(Task objective):
Beginning with the first line of the entries below, quote each line until you reach and include the line with "return side, np.cross(side, tangent)".

== Dataset excerpts

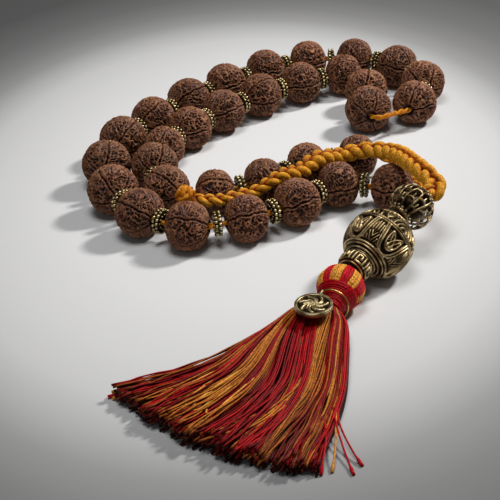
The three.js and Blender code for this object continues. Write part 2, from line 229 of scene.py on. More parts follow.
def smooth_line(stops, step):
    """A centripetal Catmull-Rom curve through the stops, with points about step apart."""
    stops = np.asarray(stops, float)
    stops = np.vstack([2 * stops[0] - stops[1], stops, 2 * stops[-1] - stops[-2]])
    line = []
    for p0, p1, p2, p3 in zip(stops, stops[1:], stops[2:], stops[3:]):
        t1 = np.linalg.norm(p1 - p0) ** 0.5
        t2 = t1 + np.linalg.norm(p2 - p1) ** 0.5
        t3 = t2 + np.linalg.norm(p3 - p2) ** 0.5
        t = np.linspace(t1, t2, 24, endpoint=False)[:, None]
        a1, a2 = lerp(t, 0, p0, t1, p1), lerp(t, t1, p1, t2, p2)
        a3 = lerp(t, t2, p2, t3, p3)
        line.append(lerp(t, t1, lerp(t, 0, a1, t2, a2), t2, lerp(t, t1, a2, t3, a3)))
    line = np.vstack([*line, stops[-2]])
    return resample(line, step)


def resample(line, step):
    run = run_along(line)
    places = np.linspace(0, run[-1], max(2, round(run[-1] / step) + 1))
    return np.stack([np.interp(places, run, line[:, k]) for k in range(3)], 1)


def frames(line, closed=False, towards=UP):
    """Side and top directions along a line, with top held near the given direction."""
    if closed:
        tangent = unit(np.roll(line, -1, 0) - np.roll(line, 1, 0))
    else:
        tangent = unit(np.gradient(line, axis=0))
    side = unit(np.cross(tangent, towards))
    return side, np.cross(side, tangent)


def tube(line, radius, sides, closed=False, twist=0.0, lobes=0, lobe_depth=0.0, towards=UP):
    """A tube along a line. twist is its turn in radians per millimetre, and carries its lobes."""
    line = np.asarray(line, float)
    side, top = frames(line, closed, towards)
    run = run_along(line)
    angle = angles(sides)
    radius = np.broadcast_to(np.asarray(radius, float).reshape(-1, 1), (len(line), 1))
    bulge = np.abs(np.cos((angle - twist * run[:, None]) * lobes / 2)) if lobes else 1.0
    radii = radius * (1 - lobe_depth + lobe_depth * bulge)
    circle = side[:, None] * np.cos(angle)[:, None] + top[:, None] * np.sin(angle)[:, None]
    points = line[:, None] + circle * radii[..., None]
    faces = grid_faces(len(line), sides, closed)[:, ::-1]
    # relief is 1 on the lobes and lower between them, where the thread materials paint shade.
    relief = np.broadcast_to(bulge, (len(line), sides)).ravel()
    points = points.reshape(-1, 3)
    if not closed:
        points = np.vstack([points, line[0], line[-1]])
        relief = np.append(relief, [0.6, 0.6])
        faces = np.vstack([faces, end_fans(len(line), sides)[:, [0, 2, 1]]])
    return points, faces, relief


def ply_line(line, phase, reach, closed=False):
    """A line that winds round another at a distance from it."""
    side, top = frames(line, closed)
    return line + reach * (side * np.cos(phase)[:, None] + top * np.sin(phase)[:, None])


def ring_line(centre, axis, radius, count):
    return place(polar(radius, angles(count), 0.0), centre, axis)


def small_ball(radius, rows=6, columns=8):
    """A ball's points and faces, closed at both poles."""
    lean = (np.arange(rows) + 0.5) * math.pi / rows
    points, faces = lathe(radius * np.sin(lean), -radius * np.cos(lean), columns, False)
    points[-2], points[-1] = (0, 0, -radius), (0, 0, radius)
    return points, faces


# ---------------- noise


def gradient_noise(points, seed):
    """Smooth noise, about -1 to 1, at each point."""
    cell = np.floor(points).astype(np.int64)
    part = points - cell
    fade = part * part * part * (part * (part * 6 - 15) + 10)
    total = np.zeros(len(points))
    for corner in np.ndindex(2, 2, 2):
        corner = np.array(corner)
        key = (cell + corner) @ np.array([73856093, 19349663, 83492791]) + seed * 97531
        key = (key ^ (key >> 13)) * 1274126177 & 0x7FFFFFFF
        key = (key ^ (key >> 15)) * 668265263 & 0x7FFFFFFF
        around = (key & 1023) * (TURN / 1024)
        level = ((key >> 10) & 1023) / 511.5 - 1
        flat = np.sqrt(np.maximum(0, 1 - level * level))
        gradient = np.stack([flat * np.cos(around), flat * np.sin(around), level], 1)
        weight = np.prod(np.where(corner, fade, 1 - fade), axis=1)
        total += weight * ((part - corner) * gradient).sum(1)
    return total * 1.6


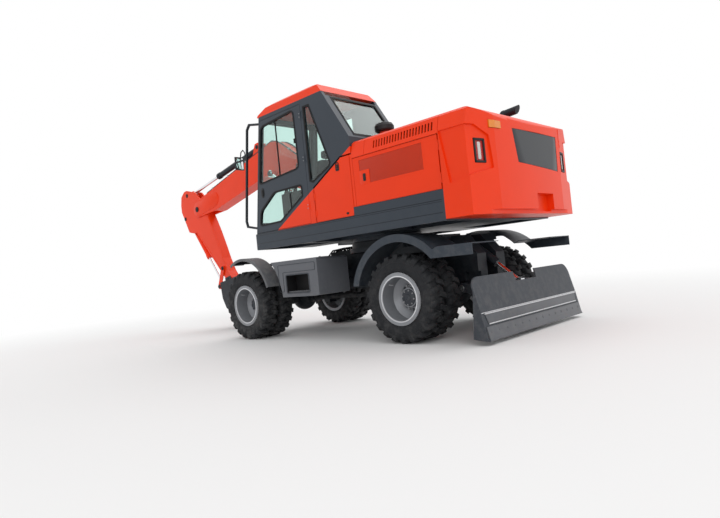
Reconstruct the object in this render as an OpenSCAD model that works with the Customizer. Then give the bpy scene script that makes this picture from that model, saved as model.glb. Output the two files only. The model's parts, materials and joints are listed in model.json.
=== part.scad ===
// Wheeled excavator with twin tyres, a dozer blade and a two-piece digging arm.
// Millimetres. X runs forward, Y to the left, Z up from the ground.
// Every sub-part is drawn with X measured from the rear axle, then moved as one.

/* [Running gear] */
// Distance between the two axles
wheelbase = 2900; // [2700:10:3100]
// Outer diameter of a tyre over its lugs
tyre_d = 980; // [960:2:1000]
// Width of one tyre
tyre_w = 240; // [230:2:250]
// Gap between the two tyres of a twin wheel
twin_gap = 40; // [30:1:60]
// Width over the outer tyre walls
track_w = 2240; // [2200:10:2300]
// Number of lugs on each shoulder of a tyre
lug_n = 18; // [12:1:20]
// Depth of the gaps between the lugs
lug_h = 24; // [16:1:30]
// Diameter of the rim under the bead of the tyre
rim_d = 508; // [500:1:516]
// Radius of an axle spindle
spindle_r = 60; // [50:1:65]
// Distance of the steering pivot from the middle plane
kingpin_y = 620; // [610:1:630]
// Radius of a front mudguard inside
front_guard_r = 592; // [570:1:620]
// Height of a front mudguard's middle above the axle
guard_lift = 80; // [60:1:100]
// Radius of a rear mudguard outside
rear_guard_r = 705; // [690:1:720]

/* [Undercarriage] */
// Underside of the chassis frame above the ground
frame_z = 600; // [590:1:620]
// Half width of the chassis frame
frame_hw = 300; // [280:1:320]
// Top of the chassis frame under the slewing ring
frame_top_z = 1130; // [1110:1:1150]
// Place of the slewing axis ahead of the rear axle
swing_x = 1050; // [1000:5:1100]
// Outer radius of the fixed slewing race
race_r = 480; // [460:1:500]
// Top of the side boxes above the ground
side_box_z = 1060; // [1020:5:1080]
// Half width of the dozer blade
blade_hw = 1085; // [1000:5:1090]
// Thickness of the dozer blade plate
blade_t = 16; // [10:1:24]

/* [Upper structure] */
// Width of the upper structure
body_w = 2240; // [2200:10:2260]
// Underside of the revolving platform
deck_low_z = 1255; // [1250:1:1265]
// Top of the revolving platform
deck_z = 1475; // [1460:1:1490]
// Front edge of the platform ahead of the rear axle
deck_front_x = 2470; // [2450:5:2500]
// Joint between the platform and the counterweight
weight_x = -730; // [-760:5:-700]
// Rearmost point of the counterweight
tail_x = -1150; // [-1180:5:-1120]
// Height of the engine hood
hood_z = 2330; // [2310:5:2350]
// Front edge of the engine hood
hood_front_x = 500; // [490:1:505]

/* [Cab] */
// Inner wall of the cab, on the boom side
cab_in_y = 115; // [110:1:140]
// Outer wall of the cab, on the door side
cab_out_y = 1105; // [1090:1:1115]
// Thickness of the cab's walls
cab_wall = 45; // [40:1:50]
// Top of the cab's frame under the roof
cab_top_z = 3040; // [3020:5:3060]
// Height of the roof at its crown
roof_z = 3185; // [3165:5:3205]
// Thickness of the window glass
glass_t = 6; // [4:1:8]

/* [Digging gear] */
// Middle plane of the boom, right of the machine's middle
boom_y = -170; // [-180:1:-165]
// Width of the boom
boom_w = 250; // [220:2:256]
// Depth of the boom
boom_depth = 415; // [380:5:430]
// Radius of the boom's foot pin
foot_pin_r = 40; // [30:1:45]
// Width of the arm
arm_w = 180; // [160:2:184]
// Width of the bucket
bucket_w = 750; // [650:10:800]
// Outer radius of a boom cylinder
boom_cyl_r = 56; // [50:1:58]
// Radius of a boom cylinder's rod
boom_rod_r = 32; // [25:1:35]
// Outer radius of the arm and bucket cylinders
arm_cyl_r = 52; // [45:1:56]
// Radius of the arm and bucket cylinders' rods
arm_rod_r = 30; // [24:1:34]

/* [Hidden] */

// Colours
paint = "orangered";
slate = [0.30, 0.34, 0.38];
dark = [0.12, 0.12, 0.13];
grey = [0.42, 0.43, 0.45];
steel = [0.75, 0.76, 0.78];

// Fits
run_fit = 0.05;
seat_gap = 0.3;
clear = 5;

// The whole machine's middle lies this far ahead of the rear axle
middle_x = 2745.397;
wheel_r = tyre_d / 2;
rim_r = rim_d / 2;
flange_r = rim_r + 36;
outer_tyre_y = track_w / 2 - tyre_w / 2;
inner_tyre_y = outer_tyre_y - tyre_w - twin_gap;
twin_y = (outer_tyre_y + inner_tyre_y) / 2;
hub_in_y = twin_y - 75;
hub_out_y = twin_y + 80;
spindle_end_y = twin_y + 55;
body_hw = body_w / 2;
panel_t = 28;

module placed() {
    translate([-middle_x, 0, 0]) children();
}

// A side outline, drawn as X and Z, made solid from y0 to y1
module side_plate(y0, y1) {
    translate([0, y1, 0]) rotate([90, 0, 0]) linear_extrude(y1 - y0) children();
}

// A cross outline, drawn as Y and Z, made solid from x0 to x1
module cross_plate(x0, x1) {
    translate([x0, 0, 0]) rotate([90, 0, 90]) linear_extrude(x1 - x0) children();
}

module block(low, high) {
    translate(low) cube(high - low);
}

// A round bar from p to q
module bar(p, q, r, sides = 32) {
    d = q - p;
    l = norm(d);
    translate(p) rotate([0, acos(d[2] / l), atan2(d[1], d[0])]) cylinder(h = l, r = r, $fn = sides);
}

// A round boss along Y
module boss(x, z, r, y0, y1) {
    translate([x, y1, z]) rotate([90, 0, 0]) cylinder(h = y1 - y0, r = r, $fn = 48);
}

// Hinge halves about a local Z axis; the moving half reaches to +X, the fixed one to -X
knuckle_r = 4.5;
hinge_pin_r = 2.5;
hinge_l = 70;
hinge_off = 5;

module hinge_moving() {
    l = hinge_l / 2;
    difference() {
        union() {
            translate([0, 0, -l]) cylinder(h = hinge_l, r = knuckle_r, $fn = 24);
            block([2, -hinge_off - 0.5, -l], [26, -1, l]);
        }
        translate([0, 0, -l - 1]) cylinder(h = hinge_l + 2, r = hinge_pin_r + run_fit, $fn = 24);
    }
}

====

(Solution):
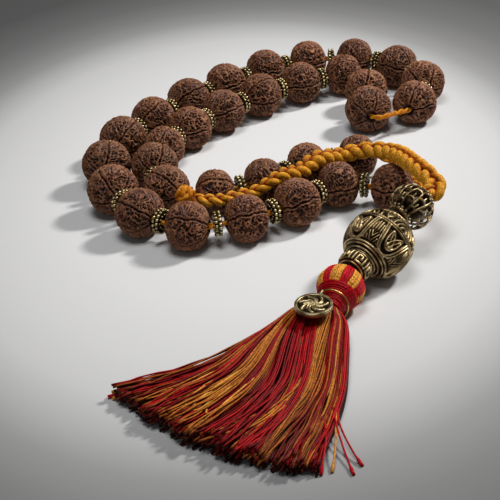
The three.js and Blender code for this object continues. Write part 2, from line 229 of scene.py on. More parts follow.
def smooth_line(stops, step):
    """A centripetal Catmull-Rom curve through the stops, with points about step apart."""
    stops = np.asarray(stops, float)
    stops = np.vstack([2 * stops[0] - stops[1], stops, 2 * stops[-1] - stops[-2]])
    line = []
    for p0, p1, p2, p3 in zip(stops, stops[1:], stops[2:], stops[3:]):
        t1 = np.linalg.norm(p1 - p0) ** 0.5
        t2 = t1 + np.linalg.norm(p2 - p1) ** 0.5
        t3 = t2 + np.linalg.norm(p3 - p2) ** 0.5
        t = np.linspace(t1, t2, 24, endpoint=False)[:, None]
        a1, a2 = lerp(t, 0, p0, t1, p1), lerp(t, t1, p1, t2, p2)
        a3 = lerp(t, t2, p2, t3, p3)
        line.append(lerp(t, t1, lerp(t, 0, a1, t2, a2), t2, lerp(t, t1, a2, t3, a3)))
    line = np.vstack([*line, stops[-2]])
    return resample(line, step)


def resample(line, step):
    run = run_along(line)
    places = np.linspace(0, run[-1], max(2, round(run[-1] / step) + 1))
    return np.stack([np.interp(places, run, line[:, k]) for k in range(3)], 1)


def frames(line, closed=False, towards=UP):
    """Side and top directions along a line, with top held near the given direction."""
    if closed:
        tangent = unit(np.roll(line, -1, 0) - np.roll(line, 1, 0))
    else:
        tangent = unit(np.gradient(line, axis=0))
    side = unit(np.cross(tangent, towards))
    return side, np.cross(side, tangent)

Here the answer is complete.